## What is required:
Please report every line from the material that contains the word "piece".

## Data:
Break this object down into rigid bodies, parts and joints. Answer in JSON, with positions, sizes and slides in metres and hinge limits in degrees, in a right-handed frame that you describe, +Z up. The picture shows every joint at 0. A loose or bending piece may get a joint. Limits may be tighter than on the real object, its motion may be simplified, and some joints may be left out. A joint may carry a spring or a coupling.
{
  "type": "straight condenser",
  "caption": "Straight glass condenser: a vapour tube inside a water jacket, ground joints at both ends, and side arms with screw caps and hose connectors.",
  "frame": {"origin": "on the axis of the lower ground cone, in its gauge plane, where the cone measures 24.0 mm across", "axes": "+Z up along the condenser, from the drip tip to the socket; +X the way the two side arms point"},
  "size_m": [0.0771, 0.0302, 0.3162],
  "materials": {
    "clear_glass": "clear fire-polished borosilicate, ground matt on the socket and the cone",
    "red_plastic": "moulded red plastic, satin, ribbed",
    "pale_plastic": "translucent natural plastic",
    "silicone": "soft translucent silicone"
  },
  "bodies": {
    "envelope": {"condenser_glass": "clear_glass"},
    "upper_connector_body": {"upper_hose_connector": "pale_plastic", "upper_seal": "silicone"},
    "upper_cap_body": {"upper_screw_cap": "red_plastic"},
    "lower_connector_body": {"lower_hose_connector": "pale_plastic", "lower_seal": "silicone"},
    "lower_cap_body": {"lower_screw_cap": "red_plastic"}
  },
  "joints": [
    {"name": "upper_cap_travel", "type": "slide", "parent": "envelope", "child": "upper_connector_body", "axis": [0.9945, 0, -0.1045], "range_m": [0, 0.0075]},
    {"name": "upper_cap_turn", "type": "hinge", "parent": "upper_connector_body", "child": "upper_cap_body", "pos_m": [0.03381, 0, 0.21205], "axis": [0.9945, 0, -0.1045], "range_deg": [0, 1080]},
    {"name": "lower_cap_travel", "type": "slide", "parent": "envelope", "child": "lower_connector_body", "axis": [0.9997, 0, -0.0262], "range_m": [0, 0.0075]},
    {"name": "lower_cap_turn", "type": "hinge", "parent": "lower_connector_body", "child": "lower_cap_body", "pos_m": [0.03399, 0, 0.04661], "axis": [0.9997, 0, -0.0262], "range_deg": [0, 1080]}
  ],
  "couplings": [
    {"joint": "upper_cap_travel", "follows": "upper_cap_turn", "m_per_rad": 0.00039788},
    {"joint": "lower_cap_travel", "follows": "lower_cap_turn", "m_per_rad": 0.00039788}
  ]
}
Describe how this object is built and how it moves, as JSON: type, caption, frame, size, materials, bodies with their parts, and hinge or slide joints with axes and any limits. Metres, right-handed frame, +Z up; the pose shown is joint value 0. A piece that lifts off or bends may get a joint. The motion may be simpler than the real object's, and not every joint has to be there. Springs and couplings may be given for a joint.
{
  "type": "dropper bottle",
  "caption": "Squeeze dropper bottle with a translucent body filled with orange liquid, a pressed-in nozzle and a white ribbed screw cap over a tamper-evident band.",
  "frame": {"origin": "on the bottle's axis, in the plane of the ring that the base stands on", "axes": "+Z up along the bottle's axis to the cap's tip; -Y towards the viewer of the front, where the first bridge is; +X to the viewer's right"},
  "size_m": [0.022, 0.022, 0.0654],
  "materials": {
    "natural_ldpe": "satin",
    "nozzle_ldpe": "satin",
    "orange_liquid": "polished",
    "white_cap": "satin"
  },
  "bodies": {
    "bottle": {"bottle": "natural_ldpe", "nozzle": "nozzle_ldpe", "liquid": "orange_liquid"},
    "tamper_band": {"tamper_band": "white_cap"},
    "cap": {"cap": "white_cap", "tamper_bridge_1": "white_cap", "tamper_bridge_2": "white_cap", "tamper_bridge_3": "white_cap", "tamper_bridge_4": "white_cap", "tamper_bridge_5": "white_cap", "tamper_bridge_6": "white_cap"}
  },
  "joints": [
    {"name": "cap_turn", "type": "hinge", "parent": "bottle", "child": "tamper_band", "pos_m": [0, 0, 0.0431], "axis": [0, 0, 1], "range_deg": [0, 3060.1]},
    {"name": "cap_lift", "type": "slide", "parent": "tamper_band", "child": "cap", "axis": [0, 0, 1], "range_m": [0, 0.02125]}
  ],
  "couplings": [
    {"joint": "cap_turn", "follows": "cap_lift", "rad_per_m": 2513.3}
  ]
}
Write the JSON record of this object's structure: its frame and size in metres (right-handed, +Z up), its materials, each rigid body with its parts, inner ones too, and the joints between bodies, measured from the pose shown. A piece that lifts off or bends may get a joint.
---
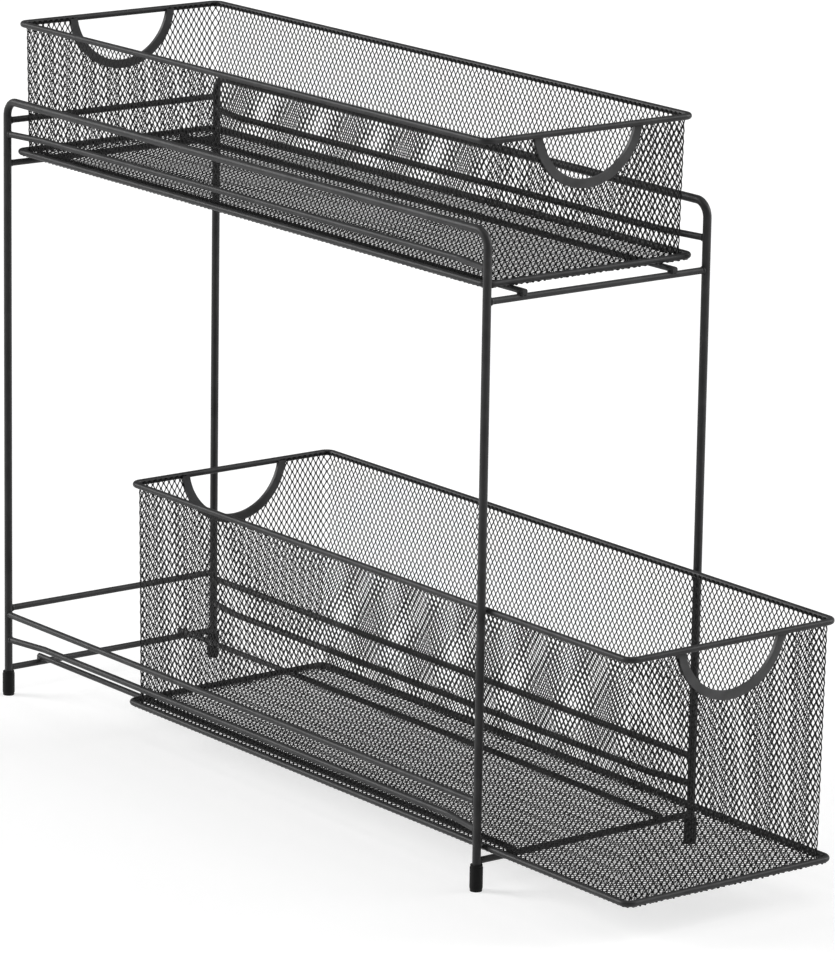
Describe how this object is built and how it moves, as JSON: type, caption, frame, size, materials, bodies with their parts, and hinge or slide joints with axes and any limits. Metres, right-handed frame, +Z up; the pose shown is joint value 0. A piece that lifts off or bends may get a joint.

## Output for this exercise:
Break this object down into rigid bodies, parts and joints. Answer in JSON, with positions, sizes and slides in metres and hinge limits in degrees, in a right-handed frame that you describe, +Z up. The picture shows every joint at 0. A loose or bending piece may get a joint. Limits may be tighter than on the real object, its motion may be simplified, and some joints may be left out. A joint may carry a spring or a coupling.
Describe how this object is built and how it moves, as JSON: type, caption, frame, size, materials, bodies with their parts, and hinge or slide joints with axes and any limits. Metres, right-handed frame, +Z up; the pose shown is joint value 0. A piece that lifts off or bends may get a joint. The motion may be simpler than the real object's, and not every joint has to be there. Springs and couplings may be given for a joint.
Write the JSON record of this object's structure: its frame and size in metres (right-handed, +Z up), its materials, each rigid body with its parts, inner ones too, and the joints between bodies, measured from the pose shown. A piece that lifts off or bends may get a joint.
Describe how this object is built and how it moves, as JSON: type, caption, frame, size, materials, bodies with their parts, and hinge or slide joints with axes and any limits. Metres, right-handed frame, +Z up; the pose shown is joint value 0. A piece that lifts off or bends may get a joint.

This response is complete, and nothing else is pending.